Repeat all of the data precisely.

----------------

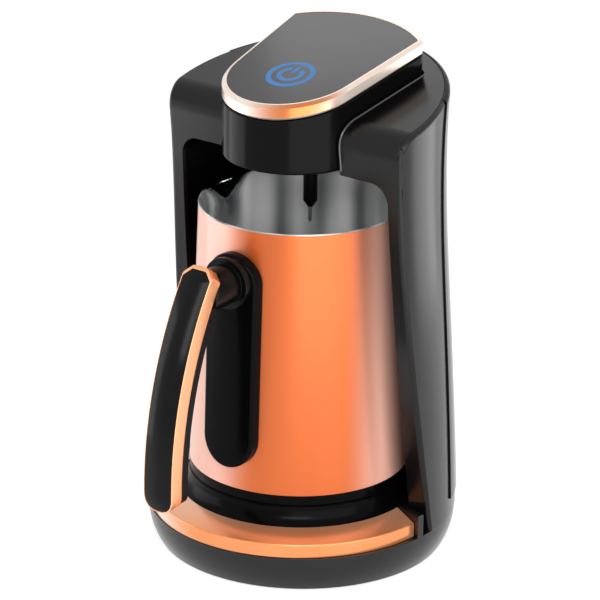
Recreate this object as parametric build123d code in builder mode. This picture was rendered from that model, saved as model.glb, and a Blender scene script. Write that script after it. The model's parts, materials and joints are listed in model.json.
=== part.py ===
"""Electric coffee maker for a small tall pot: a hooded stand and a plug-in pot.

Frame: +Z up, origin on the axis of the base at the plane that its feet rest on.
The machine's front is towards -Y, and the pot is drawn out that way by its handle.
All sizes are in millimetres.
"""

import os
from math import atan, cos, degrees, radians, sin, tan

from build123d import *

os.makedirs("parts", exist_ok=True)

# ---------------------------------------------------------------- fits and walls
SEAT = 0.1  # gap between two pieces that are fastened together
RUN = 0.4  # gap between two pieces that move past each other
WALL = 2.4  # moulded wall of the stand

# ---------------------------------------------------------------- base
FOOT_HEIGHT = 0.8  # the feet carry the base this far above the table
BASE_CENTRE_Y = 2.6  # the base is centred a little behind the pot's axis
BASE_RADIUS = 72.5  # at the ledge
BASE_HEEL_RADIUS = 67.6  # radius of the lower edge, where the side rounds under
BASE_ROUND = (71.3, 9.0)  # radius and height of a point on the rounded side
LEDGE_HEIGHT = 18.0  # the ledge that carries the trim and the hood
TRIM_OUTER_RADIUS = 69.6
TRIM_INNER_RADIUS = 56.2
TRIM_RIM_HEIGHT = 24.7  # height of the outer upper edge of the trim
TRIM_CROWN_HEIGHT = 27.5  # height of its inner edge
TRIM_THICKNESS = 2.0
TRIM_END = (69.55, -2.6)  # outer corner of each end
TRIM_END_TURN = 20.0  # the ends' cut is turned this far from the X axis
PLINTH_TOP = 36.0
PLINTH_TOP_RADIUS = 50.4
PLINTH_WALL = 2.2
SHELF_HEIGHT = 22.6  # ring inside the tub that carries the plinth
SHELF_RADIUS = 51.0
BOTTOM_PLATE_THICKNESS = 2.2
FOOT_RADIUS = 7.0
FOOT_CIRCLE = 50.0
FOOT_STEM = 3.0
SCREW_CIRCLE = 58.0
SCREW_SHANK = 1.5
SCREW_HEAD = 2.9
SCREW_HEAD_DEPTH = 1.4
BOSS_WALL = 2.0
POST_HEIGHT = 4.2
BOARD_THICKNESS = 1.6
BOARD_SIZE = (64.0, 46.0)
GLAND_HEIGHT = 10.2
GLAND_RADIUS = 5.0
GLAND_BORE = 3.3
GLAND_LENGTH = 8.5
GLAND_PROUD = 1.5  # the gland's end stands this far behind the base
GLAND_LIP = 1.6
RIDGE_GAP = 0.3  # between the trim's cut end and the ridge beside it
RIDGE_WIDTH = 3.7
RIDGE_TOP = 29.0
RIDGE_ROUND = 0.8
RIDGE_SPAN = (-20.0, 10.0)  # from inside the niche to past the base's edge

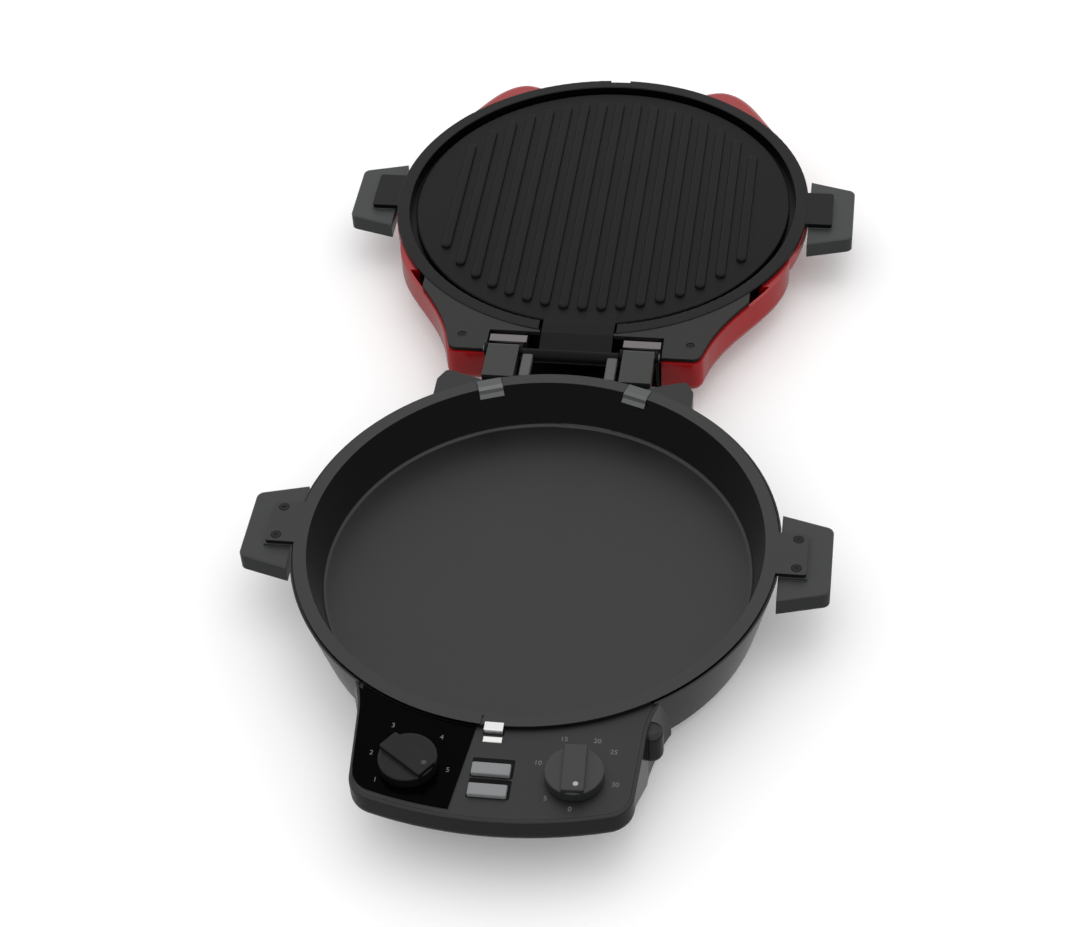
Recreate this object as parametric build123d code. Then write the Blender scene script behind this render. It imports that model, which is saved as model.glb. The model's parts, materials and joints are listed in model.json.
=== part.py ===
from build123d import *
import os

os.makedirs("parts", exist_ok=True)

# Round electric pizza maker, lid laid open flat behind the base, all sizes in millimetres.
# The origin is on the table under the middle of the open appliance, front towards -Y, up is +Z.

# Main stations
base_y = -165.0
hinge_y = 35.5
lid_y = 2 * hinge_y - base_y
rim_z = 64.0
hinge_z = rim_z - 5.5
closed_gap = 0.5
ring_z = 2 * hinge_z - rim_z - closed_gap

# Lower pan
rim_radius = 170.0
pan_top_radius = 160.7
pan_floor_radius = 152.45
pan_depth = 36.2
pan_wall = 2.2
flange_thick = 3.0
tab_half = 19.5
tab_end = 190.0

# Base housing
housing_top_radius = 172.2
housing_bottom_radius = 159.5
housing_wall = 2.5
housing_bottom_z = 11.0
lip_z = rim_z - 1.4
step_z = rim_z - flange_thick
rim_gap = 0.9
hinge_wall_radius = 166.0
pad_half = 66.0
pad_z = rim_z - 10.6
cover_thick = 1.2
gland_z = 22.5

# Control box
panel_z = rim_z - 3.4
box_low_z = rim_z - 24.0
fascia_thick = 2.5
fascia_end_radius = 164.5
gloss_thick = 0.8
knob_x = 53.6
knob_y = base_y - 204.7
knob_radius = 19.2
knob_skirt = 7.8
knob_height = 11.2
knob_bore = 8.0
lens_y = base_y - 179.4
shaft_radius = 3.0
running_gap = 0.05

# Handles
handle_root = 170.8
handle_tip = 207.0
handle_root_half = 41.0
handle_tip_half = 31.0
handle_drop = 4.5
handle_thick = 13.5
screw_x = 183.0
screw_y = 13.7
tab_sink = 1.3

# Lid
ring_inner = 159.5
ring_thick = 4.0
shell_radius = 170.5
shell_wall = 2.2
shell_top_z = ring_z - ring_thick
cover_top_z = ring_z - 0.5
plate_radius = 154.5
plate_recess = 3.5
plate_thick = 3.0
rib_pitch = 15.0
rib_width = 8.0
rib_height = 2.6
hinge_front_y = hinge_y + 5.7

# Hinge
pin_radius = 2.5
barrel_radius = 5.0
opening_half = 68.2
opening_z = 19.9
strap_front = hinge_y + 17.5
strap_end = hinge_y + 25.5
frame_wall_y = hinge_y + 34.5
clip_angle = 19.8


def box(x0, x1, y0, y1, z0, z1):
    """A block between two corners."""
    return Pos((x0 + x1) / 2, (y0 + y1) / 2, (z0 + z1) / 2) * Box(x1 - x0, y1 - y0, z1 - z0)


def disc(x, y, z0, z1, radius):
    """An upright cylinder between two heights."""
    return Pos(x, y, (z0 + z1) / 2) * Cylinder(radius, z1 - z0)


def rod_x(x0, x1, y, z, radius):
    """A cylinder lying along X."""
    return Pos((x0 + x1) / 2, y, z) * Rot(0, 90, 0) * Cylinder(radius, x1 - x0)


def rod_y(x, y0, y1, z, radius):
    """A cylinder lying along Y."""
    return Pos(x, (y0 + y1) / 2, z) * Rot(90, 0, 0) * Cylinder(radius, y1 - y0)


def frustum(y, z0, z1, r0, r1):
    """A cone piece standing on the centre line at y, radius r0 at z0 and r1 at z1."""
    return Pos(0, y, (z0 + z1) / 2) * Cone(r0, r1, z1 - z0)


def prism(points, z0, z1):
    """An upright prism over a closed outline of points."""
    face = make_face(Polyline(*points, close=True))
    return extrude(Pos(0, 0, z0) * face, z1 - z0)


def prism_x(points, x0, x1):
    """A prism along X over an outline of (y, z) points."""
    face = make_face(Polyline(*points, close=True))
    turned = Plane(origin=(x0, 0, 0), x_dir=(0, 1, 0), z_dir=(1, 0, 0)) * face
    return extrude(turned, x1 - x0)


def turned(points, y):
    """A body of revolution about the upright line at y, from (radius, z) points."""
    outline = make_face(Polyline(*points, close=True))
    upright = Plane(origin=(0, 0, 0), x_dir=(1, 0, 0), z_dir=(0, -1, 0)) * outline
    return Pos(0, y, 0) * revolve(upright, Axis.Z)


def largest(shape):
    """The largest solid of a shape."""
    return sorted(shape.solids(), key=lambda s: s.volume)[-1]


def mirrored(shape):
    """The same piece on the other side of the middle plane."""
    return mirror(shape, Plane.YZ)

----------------

# Written answer
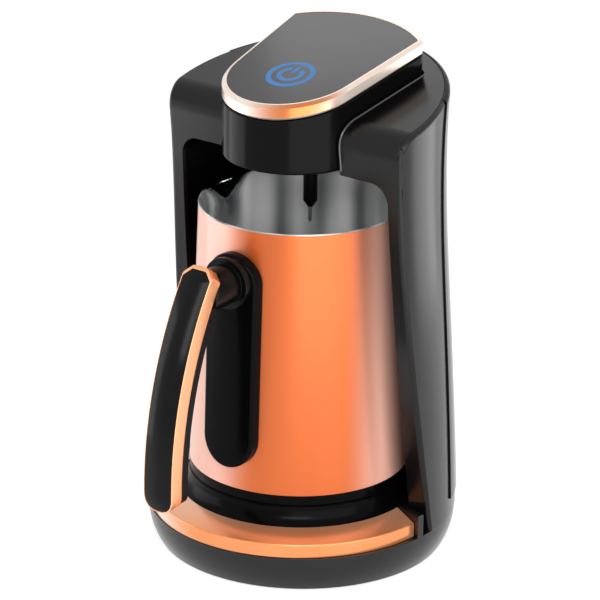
Recreate this object as parametric build123d code in builder mode. This picture was rendered from that model, saved as model.glb, and a Blender scene script. Write that script after it. The model's parts, materials and joints are listed in model.json.
=== part.py ===
"""Electric coffee maker for a small tall pot: a hooded stand and a plug-in pot.

Frame: +Z up, origin on the axis of the base at the plane that its feet rest on.
The machine's front is towards -Y, and the pot is drawn out that way by its handle.
All sizes are in millimetres.
"""

import os
from math import atan, cos, degrees, radians, sin, tan

from build123d import *

os.makedirs("parts", exist_ok=True)

# ---------------------------------------------------------------- fits and walls
SEAT = 0.1  # gap between two pieces that are fastened together
RUN = 0.4  # gap between two pieces that move past each other
WALL = 2.4  # moulded wall of the stand

# ---------------------------------------------------------------- base
FOOT_HEIGHT = 0.8  # the feet carry the base this far above the table
BASE_CENTRE_Y = 2.6  # the base is centred a little behind the pot's axis
BASE_RADIUS = 72.5  # at the ledge
BASE_HEEL_RADIUS = 67.6  # radius of the lower edge, where the side rounds under
BASE_ROUND = (71.3, 9.0)  # radius and height of a point on the rounded side
LEDGE_HEIGHT = 18.0  # the ledge that carries the trim and the hood
TRIM_OUTER_RADIUS = 69.6
TRIM_INNER_RADIUS = 56.2
TRIM_RIM_HEIGHT = 24.7  # height of the outer upper edge of the trim
TRIM_CROWN_HEIGHT = 27.5  # height of its inner edge
TRIM_THICKNESS = 2.0
TRIM_END = (69.55, -2.6)  # outer corner of each end
TRIM_END_TURN = 20.0  # the ends' cut is turned this far from the X axis
PLINTH_TOP = 36.0
PLINTH_TOP_RADIUS = 50.4
PLINTH_WALL = 2.2
SHELF_HEIGHT = 22.6  # ring inside the tub that carries the plinth
SHELF_RADIUS = 51.0
BOTTOM_PLATE_THICKNESS = 2.2
FOOT_RADIUS = 7.0
FOOT_CIRCLE = 50.0
FOOT_STEM = 3.0
SCREW_CIRCLE = 58.0
SCREW_SHANK = 1.5
SCREW_HEAD = 2.9
SCREW_HEAD_DEPTH = 1.4
BOSS_WALL = 2.0
POST_HEIGHT = 4.2
BOARD_THICKNESS = 1.6
BOARD_SIZE = (64.0, 46.0)
GLAND_HEIGHT = 10.2
GLAND_RADIUS = 5.0
GLAND_BORE = 3.3
GLAND_LENGTH = 8.5
GLAND_PROUD = 1.5  # the gland's end stands this far behind the base
GLAND_LIP = 1.6
RIDGE_GAP = 0.3  # between the trim's cut end and the ridge beside it
RIDGE_WIDTH = 3.7
RIDGE_TOP = 29.0
RIDGE_ROUND = 0.8
RIDGE_SPAN = (-20.0, 10.0)  # from inside the niche to past the base's edge

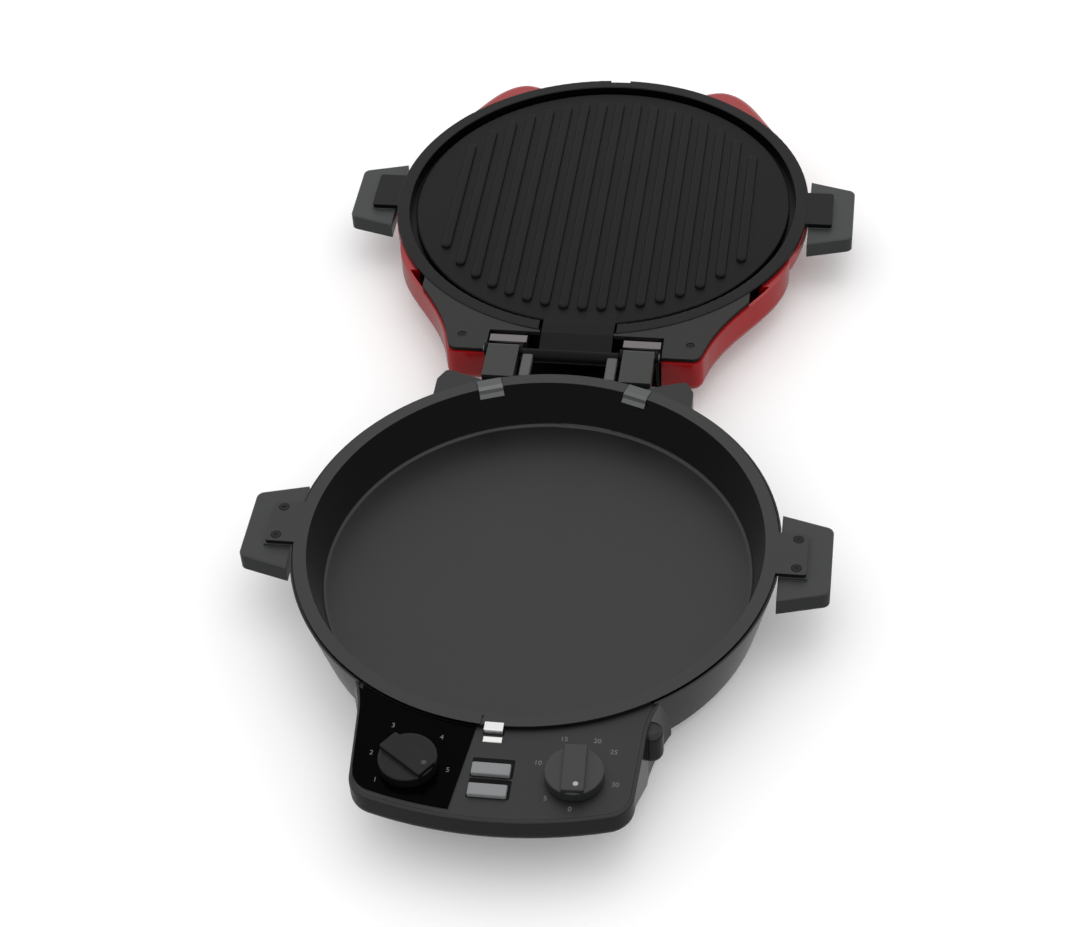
Recreate this object as parametric build123d code. Then write the Blender scene script behind this render. It imports that model, which is saved as model.glb. The model's parts, materials and joints are listed in model.json.
=== part.py ===
from build123d import *
import os

os.makedirs("parts", exist_ok=True)

# Round electric pizza maker, lid laid open flat behind the base, all sizes in millimetres.
# The origin is on the table under the middle of the open appliance, front towards -Y, up is +Z.

# Main stations
base_y = -165.0
hinge_y = 35.5
lid_y = 2 * hinge_y - base_y
rim_z = 64.0
hinge_z = rim_z - 5.5
closed_gap = 0.5
ring_z = 2 * hinge_z - rim_z - closed_gap

# Lower pan
rim_radius = 170.0
pan_top_radius = 160.7
pan_floor_radius = 152.45
pan_depth = 36.2
pan_wall = 2.2
flange_thick = 3.0
tab_half = 19.5
tab_end = 190.0

# Base housing
housing_top_radius = 172.2
housing_bottom_radius = 159.5
housing_wall = 2.5
housing_bottom_z = 11.0
lip_z = rim_z - 1.4
step_z = rim_z - flange_thick
rim_gap = 0.9
hinge_wall_radius = 166.0
pad_half = 66.0
pad_z = rim_z - 10.6
cover_thick = 1.2
gland_z = 22.5

# Control box
panel_z = rim_z - 3.4
box_low_z = rim_z - 24.0
fascia_thick = 2.5
fascia_end_radius = 164.5
gloss_thick = 0.8
knob_x = 53.6
knob_y = base_y - 204.7
knob_radius = 19.2
knob_skirt = 7.8
knob_height = 11.2
knob_bore = 8.0
lens_y = base_y - 179.4
shaft_radius = 3.0
running_gap = 0.05

# Handles
handle_root = 170.8
handle_tip = 207.0
handle_root_half = 41.0
handle_tip_half = 31.0
handle_drop = 4.5
handle_thick = 13.5
screw_x = 183.0
screw_y = 13.7
tab_sink = 1.3

# Lid
ring_inner = 159.5
ring_thick = 4.0
shell_radius = 170.5
shell_wall = 2.2
shell_top_z = ring_z - ring_thick
cover_top_z = ring_z - 0.5
plate_radius = 154.5
plate_recess = 3.5
plate_thick = 3.0
rib_pitch = 15.0
rib_width = 8.0
rib_height = 2.6
hinge_front_y = hinge_y + 5.7

# Hinge
pin_radius = 2.5
barrel_radius = 5.0
opening_half = 68.2
opening_z = 19.9
strap_front = hinge_y + 17.5
strap_end = hinge_y + 25.5
frame_wall_y = hinge_y + 34.5
clip_angle = 19.8


def box(x0, x1, y0, y1, z0, z1):
    """A block between two corners."""
    return Pos((x0 + x1) / 2, (y0 + y1) / 2, (z0 + z1) / 2) * Box(x1 - x0, y1 - y0, z1 - z0)


def disc(x, y, z0, z1, radius):
    """An upright cylinder between two heights."""
    return Pos(x, y, (z0 + z1) / 2) * Cylinder(radius, z1 - z0)


def rod_x(x0, x1, y, z, radius):
    """A cylinder lying along X."""
    return Pos((x0 + x1) / 2, y, z) * Rot(0, 90, 0) * Cylinder(radius, x1 - x0)


def rod_y(x, y0, y1, z, radius):
    """A cylinder lying along Y."""
    return Pos(x, (y0 + y1) / 2, z) * Rot(90, 0, 0) * Cylinder(radius, y1 - y0)


def frustum(y, z0, z1, r0, r1):
    """A cone piece standing on the centre line at y, radius r0 at z0 and r1 at z1."""
    return Pos(0, y, (z0 + z1) / 2) * Cone(r0, r1, z1 - z0)


def prism(points, z0, z1):
    """An upright prism over a closed outline of points."""
    face = make_face(Polyline(*points, close=True))
    return extrude(Pos(0, 0, z0) * face, z1 - z0)


def prism_x(points, x0, x1):
    """A prism along X over an outline of (y, z) points."""
    face = make_face(Polyline(*points, close=True))
    turned = Plane(origin=(x0, 0, 0), x_dir=(0, 1, 0), z_dir=(1, 0, 0)) * face
    return extrude(turned, x1 - x0)


def turned(points, y):
    """A body of revolution about the upright line at y, from (radius, z) points."""
    outline = make_face(Polyline(*points, close=True))
    upright = Plane(origin=(0, 0, 0), x_dir=(1, 0, 0), z_dir=(0, -1, 0)) * outline
    return Pos(0, y, 0) * revolve(upright, Axis.Z)


def largest(shape):
    """The largest solid of a shape."""
    return sorted(shape.solids(), key=lambda s: s.volume)[-1]


def mirrored(shape):
    """The same piece on the other side of the middle plane."""
    return mirror(shape, Plane.YZ)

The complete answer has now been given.